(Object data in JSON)
——————
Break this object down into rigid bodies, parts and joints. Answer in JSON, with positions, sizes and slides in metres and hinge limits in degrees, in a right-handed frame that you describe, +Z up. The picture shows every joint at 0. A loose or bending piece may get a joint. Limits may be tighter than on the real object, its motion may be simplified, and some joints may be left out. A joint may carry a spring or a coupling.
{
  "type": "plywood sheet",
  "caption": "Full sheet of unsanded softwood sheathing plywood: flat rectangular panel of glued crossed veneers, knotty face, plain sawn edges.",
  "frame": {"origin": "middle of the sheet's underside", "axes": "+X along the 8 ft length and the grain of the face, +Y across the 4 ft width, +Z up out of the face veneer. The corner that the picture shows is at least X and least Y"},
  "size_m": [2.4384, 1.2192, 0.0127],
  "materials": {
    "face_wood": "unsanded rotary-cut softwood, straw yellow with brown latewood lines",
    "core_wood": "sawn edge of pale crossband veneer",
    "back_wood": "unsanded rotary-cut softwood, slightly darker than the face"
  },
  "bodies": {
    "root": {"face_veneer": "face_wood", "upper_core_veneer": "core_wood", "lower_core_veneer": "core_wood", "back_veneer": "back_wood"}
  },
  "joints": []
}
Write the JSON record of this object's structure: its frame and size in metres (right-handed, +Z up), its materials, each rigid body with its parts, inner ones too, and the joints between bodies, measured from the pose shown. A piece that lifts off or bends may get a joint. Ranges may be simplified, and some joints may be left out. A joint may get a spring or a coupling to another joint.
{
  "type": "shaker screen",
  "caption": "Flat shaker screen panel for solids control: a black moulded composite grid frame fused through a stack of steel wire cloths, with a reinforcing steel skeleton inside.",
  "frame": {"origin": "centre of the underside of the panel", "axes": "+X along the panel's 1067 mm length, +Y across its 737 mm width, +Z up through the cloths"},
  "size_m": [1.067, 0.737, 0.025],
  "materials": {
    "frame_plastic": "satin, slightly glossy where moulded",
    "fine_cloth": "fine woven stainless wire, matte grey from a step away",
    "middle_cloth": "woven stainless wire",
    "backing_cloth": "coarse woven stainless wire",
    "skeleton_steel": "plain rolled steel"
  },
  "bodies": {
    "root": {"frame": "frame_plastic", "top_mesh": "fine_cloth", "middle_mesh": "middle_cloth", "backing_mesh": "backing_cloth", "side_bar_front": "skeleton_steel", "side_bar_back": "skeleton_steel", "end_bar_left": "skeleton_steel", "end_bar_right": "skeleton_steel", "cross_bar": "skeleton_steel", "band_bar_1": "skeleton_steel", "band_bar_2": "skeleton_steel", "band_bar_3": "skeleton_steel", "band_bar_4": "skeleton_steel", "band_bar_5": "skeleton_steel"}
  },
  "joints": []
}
——————
## TASK DESCRIPTION
All of the entries should be written out again exactly.

## SOLVED PROBLEM
Break this object down into rigid bodies, parts and joints. Answer in JSON, with positions, sizes and slides in metres and hinge limits in degrees, in a right-handed frame that you describe, +Z up. The picture shows every joint at 0. A loose or bending piece may get a joint. Limits may be tighter than on the real object, its motion may be simplified, and some joints may be left out. A joint may carry a spring or a coupling.
{
  "type": "plywood sheet",
  "caption": "Full sheet of unsanded softwood sheathing plywood: flat rectangular panel of glued crossed veneers, knotty face, plain sawn edges.",
  "frame": {"origin": "middle of the sheet's underside", "axes": "+X along the 8 ft length and the grain of the face, +Y across the 4 ft width, +Z up out of the face veneer. The corner that the picture shows is at least X and least Y"},
  "size_m": [2.4384, 1.2192, 0.0127],
  "materials": {
    "face_wood": "unsanded rotary-cut softwood, straw yellow with brown latewood lines",
    "core_wood": "sawn edge of pale crossband veneer",
    "back_wood": "unsanded rotary-cut softwood, slightly darker than the face"
  },
  "bodies": {
    "root": {"face_veneer": "face_wood", "upper_core_veneer": "core_wood", "lower_core_veneer": "core_wood", "back_veneer": "back_wood"}
  },
  "joints": []
}
Write the JSON record of this object's structure: its frame and size in metres (right-handed, +Z up), its materials, each rigid body with its parts, inner ones too, and the joints between bodies, measured from the pose shown. A piece that lifts off or bends may get a joint. Ranges may be simplified, and some joints may be left out. A joint may get a spring or a coupling to another joint.
{
  "type": "shaker screen",
  "caption": "Flat shaker screen panel for solids control: a black moulded composite grid frame fused through a stack of steel wire cloths, with a reinforcing steel skeleton inside.",
  "frame": {"origin": "centre of the underside of the panel", "axes": "+X along the panel's 1067 mm length, +Y across its 737 mm width, +Z up through the cloths"},
  "size_m": [1.067, 0.737, 0.025],
  "materials": {
    "frame_plastic": "satin, slightly glossy where moulded",
    "fine_cloth": "fine woven stainless wire, matte grey from a step away",
    "middle_cloth": "woven stainless wire",
    "backing_cloth": "coarse woven stainless wire",
    "skeleton_steel": "plain rolled steel"
  },
  "bodies": {
    "root": {"frame": "frame_plastic", "top_mesh": "fine_cloth", "middle_mesh": "middle_cloth", "backing_mesh": "backing_cloth", "side_bar_front": "skeleton_steel", "side_bar_back": "skeleton_steel", "end_bar_left": "skeleton_steel", "end_bar_right": "skeleton_steel", "cross_bar": "skeleton_steel", "band_bar_1": "skeleton_steel", "band_bar_2": "skeleton_steel", "band_bar_3": "skeleton_steel", "band_bar_4": "skeleton_steel", "band_bar_5": "skeleton_steel"}
  },
  "joints": []
}